INSTRUCTIONS TO FOLLOW – Keep only the lines from the top of the listing through the one with "return min((tilted(round_sheet, along, (*row, 0.0))", and reproduce them unaltered.

--- --- ---

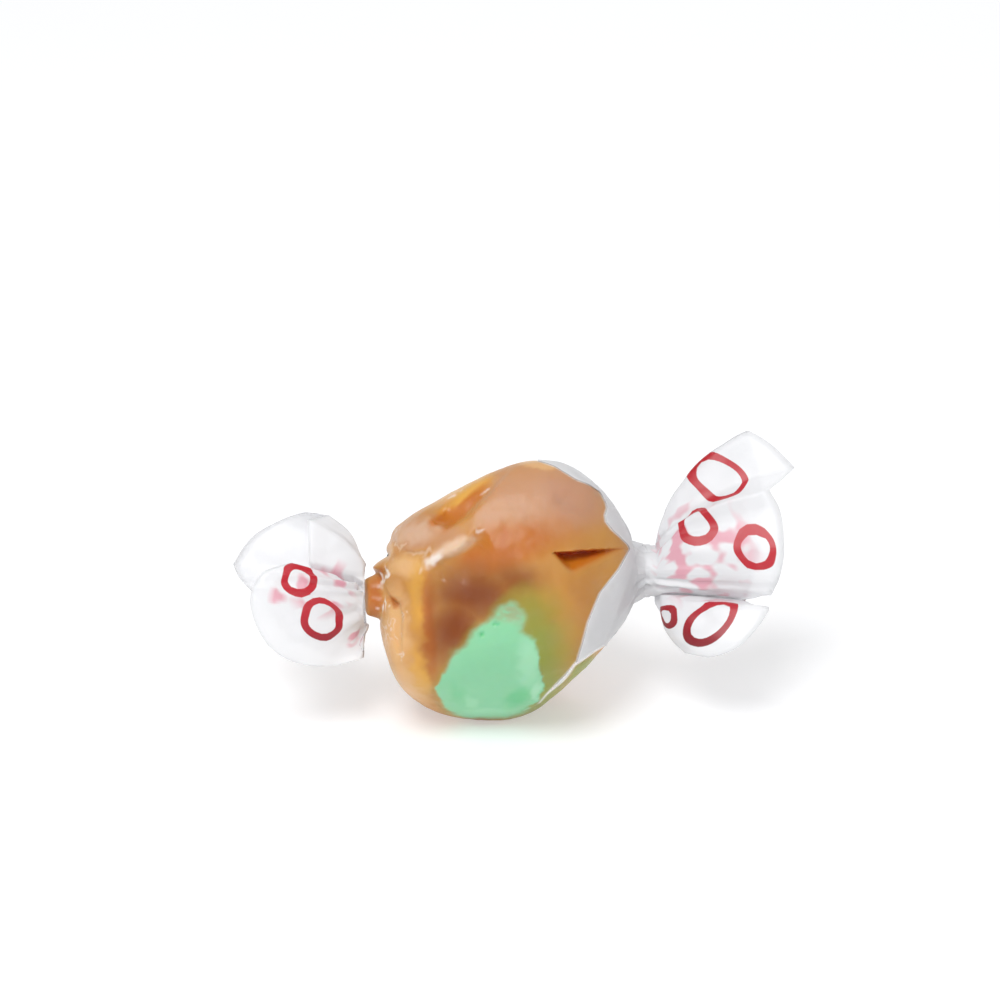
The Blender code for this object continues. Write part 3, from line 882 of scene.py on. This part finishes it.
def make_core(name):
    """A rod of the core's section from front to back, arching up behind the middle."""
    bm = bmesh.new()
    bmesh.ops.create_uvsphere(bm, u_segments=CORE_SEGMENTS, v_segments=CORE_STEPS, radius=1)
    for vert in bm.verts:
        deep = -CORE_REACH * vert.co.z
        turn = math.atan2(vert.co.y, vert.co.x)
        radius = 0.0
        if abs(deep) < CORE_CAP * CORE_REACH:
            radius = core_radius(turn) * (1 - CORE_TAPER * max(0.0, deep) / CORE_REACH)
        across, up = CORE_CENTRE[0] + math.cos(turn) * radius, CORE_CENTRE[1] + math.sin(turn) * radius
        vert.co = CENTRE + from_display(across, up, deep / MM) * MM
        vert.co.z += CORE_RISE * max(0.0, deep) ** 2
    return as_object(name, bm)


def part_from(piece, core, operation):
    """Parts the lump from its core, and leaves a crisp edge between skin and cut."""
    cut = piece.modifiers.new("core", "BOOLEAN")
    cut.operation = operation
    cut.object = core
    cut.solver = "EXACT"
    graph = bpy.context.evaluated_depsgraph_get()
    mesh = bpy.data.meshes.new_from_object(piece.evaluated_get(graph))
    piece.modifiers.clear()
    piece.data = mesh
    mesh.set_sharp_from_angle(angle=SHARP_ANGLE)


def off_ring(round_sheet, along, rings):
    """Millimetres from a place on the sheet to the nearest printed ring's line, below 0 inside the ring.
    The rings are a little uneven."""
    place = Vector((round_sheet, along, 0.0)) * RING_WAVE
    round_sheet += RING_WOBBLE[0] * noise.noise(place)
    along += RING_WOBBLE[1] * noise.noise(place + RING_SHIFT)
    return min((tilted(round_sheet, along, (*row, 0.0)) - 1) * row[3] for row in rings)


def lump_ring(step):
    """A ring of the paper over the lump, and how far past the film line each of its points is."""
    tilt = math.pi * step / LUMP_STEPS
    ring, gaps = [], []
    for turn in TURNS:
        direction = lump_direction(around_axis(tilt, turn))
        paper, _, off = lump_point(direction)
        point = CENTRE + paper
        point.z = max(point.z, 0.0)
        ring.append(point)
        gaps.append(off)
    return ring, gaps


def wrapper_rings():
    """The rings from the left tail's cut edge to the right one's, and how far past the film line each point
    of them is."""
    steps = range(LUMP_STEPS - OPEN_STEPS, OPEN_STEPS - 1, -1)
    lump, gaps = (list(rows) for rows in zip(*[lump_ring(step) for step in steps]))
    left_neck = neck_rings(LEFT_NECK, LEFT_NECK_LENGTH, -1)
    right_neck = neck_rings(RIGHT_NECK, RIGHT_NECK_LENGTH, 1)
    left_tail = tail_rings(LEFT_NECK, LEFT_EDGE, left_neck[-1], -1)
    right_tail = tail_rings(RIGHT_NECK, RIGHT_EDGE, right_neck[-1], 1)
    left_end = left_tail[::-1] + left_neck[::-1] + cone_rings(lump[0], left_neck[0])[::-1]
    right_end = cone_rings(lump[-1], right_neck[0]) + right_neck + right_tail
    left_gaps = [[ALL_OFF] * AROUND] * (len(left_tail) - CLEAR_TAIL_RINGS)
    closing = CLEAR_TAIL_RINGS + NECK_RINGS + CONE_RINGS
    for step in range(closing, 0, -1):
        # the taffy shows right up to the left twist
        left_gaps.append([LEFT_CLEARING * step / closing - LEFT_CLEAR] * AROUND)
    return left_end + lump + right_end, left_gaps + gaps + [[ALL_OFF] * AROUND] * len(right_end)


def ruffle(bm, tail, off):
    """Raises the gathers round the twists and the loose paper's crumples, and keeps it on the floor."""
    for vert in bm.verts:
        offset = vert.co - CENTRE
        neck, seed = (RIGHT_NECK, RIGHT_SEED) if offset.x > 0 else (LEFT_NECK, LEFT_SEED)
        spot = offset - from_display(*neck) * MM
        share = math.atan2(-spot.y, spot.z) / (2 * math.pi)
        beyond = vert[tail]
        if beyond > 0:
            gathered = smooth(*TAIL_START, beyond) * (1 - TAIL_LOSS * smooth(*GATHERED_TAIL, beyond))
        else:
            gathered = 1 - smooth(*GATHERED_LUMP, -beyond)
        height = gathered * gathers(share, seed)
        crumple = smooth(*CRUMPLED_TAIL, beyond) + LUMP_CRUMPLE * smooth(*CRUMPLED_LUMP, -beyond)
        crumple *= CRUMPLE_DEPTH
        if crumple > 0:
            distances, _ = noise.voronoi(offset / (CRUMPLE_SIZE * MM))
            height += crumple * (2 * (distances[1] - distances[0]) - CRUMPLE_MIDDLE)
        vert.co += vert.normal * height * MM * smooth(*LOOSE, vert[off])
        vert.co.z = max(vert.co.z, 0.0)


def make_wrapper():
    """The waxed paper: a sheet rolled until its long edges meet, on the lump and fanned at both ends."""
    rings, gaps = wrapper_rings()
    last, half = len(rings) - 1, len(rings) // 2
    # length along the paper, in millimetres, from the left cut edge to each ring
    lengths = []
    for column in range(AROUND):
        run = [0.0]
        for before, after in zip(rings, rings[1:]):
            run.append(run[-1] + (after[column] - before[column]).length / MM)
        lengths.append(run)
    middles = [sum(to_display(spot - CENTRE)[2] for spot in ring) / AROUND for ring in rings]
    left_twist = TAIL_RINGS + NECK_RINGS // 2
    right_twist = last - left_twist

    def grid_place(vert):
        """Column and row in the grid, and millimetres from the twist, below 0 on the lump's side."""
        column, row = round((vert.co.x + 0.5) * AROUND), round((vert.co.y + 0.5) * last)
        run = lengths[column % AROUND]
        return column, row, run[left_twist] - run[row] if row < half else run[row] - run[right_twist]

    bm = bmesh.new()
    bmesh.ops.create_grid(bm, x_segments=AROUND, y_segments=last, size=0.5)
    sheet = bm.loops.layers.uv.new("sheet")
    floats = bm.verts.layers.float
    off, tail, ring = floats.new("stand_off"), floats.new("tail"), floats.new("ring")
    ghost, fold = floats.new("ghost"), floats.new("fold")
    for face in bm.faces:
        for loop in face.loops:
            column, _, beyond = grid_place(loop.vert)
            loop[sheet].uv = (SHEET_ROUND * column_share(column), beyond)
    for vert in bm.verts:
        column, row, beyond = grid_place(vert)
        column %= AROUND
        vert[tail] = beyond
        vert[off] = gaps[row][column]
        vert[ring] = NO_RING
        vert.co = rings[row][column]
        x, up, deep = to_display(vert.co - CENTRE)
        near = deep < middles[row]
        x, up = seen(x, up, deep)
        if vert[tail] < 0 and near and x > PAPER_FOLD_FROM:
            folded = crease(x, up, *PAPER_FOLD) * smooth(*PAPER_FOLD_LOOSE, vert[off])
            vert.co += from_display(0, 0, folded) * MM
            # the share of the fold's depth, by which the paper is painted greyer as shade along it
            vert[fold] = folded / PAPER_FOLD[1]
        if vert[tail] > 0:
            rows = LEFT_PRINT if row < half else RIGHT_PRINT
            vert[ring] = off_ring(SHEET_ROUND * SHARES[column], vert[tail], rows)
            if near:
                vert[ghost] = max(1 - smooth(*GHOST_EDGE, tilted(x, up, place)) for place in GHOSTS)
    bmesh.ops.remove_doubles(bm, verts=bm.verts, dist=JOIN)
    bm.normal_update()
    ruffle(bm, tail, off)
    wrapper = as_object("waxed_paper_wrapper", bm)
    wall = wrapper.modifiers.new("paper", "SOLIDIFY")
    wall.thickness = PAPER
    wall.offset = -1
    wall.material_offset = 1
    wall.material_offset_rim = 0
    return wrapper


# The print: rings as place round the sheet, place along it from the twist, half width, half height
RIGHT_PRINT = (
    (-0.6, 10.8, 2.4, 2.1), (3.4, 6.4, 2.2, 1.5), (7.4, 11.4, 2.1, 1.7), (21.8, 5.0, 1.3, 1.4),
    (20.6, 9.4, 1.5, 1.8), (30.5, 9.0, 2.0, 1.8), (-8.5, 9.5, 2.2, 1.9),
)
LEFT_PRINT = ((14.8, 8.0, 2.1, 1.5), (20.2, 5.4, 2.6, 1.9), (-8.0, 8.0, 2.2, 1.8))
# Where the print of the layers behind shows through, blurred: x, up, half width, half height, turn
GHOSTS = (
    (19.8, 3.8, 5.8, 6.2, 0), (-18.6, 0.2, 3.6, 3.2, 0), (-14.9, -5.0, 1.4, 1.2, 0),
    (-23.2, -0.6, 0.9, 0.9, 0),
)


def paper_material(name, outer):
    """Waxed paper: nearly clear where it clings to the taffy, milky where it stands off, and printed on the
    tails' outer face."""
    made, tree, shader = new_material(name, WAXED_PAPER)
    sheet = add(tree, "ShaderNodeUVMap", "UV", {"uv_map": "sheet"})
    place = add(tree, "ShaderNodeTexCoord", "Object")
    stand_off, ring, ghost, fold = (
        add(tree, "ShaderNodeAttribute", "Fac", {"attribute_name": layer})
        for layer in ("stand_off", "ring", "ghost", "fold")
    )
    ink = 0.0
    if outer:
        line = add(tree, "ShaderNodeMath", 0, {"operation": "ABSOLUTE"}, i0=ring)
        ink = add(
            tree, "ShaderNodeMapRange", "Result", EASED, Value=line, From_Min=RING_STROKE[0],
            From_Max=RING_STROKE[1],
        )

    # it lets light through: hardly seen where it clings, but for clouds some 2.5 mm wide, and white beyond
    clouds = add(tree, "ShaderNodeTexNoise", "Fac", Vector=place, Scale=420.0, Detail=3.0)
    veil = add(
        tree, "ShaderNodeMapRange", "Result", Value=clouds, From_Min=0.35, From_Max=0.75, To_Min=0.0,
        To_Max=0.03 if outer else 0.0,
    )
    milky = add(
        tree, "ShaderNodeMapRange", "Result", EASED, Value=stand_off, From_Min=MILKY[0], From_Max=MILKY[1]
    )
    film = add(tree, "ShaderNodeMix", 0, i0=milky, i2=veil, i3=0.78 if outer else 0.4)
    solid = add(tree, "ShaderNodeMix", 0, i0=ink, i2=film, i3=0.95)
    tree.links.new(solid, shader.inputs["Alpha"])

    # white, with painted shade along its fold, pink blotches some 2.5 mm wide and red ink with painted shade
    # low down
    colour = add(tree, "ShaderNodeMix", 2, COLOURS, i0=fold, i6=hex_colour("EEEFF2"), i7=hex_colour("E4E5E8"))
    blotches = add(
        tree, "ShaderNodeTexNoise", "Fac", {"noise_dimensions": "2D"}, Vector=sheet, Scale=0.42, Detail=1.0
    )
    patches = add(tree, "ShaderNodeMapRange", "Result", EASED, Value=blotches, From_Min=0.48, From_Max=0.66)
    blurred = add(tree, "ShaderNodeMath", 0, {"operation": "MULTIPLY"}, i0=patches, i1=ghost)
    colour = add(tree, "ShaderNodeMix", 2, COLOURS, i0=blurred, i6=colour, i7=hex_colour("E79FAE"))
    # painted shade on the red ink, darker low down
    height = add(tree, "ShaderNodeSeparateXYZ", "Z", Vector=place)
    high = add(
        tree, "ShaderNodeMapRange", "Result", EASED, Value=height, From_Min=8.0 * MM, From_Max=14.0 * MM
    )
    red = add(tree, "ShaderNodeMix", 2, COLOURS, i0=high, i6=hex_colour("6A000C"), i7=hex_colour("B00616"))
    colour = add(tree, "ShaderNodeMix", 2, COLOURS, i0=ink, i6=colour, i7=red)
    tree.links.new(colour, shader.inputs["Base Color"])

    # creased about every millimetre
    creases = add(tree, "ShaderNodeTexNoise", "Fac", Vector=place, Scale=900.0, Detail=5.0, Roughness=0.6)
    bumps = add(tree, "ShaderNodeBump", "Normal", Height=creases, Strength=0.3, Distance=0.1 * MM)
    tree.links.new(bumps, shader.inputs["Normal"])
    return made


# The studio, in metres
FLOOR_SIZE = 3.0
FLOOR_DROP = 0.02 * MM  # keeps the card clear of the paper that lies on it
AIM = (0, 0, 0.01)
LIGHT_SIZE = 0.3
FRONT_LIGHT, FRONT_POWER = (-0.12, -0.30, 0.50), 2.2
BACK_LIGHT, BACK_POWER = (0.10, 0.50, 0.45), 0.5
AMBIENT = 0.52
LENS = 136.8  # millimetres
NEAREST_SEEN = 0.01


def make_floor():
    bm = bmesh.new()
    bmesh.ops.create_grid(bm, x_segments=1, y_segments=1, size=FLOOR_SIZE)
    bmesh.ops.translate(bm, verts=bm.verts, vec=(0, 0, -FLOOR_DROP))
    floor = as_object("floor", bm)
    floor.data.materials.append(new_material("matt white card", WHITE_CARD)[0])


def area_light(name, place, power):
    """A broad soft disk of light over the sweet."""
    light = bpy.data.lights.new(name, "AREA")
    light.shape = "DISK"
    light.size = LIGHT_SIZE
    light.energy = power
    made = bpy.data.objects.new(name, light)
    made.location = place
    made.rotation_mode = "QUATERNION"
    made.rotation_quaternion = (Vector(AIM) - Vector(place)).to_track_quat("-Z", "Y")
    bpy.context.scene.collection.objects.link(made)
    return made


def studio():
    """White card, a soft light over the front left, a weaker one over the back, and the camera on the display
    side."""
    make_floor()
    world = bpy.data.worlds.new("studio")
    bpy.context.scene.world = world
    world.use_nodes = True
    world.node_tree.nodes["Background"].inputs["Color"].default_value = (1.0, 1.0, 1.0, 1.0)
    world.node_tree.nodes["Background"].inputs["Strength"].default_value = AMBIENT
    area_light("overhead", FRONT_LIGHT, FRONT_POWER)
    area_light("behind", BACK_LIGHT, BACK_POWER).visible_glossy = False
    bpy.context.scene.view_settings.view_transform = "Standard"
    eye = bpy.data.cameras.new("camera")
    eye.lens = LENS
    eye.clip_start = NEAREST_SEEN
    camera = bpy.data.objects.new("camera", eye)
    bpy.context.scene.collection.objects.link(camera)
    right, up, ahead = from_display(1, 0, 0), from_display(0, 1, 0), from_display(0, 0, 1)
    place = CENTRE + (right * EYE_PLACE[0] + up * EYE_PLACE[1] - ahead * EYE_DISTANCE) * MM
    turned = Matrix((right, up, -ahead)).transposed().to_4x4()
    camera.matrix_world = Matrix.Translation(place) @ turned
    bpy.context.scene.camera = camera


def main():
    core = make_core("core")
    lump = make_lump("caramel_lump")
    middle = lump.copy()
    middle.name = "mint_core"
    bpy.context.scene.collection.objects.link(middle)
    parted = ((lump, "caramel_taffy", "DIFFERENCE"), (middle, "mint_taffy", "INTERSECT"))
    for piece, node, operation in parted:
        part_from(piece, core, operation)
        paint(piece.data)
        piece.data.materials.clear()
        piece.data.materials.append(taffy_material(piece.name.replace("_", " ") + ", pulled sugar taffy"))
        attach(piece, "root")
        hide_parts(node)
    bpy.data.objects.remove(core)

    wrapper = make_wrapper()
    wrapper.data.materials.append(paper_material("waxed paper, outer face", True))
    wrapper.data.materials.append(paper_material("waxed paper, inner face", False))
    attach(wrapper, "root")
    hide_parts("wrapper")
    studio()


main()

--- --- ---

SOLUTION –
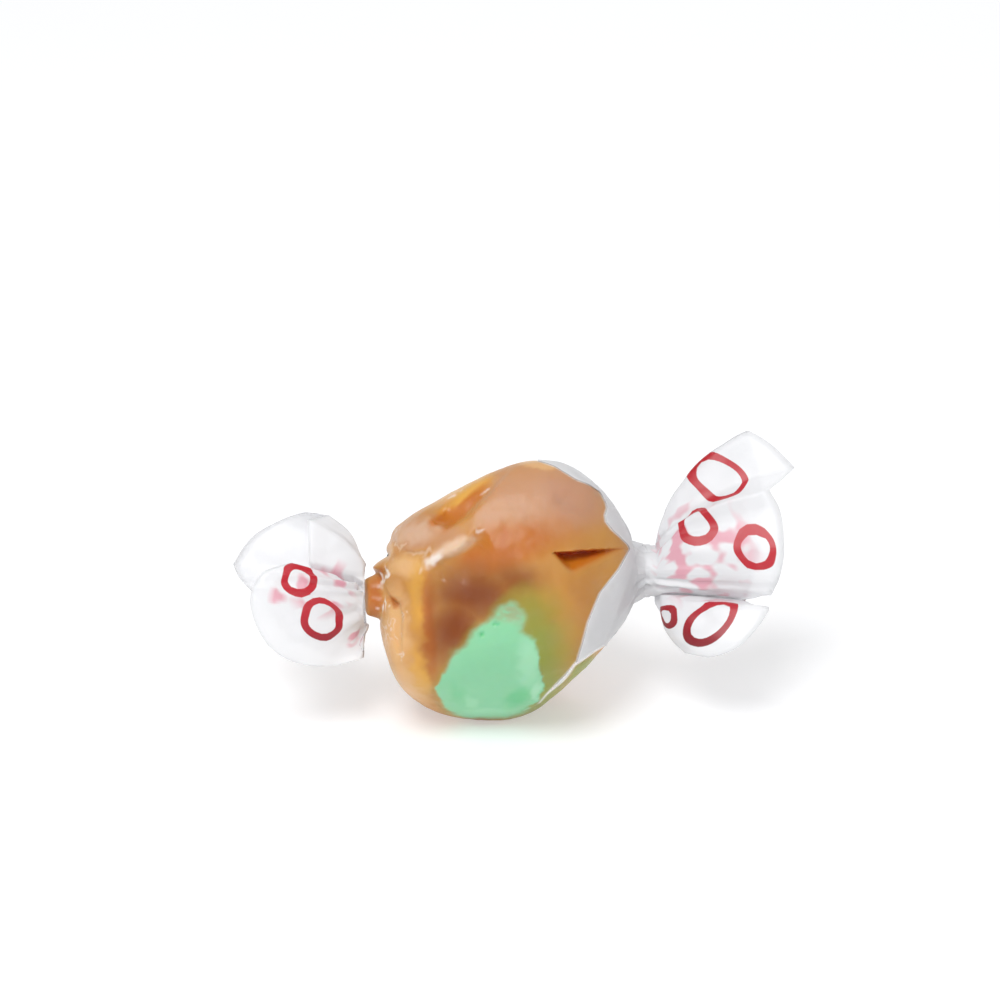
The Blender code for this object continues. Write part 3, from line 882 of scene.py on. This part finishes it.
def make_core(name):
    """A rod of the core's section from front to back, arching up behind the middle."""
    bm = bmesh.new()
    bmesh.ops.create_uvsphere(bm, u_segments=CORE_SEGMENTS, v_segments=CORE_STEPS, radius=1)
    for vert in bm.verts:
        deep = -CORE_REACH * vert.co.z
        turn = math.atan2(vert.co.y, vert.co.x)
        radius = 0.0
        if abs(deep) < CORE_CAP * CORE_REACH:
            radius = core_radius(turn) * (1 - CORE_TAPER * max(0.0, deep) / CORE_REACH)
        across, up = CORE_CENTRE[0] + math.cos(turn) * radius, CORE_CENTRE[1] + math.sin(turn) * radius
        vert.co = CENTRE + from_display(across, up, deep / MM) * MM
        vert.co.z += CORE_RISE * max(0.0, deep) ** 2
    return as_object(name, bm)


def part_from(piece, core, operation):
    """Parts the lump from its core, and leaves a crisp edge between skin and cut."""
    cut = piece.modifiers.new("core", "BOOLEAN")
    cut.operation = operation
    cut.object = core
    cut.solver = "EXACT"
    graph = bpy.context.evaluated_depsgraph_get()
    mesh = bpy.data.meshes.new_from_object(piece.evaluated_get(graph))
    piece.modifiers.clear()
    piece.data = mesh
    mesh.set_sharp_from_angle(angle=SHARP_ANGLE)


def off_ring(round_sheet, along, rings):
    """Millimetres from a place on the sheet to the nearest printed ring's line, below 0 inside the ring.
    The rings are a little uneven."""
    place = Vector((round_sheet, along, 0.0)) * RING_WAVE
    round_sheet += RING_WOBBLE[0] * noise.noise(place)
    along += RING_WOBBLE[1] * noise.noise(place + RING_SHIFT)
    return min((tilted(round_sheet, along, (*row, 0.0)) - 1) * row[3] for row in rings)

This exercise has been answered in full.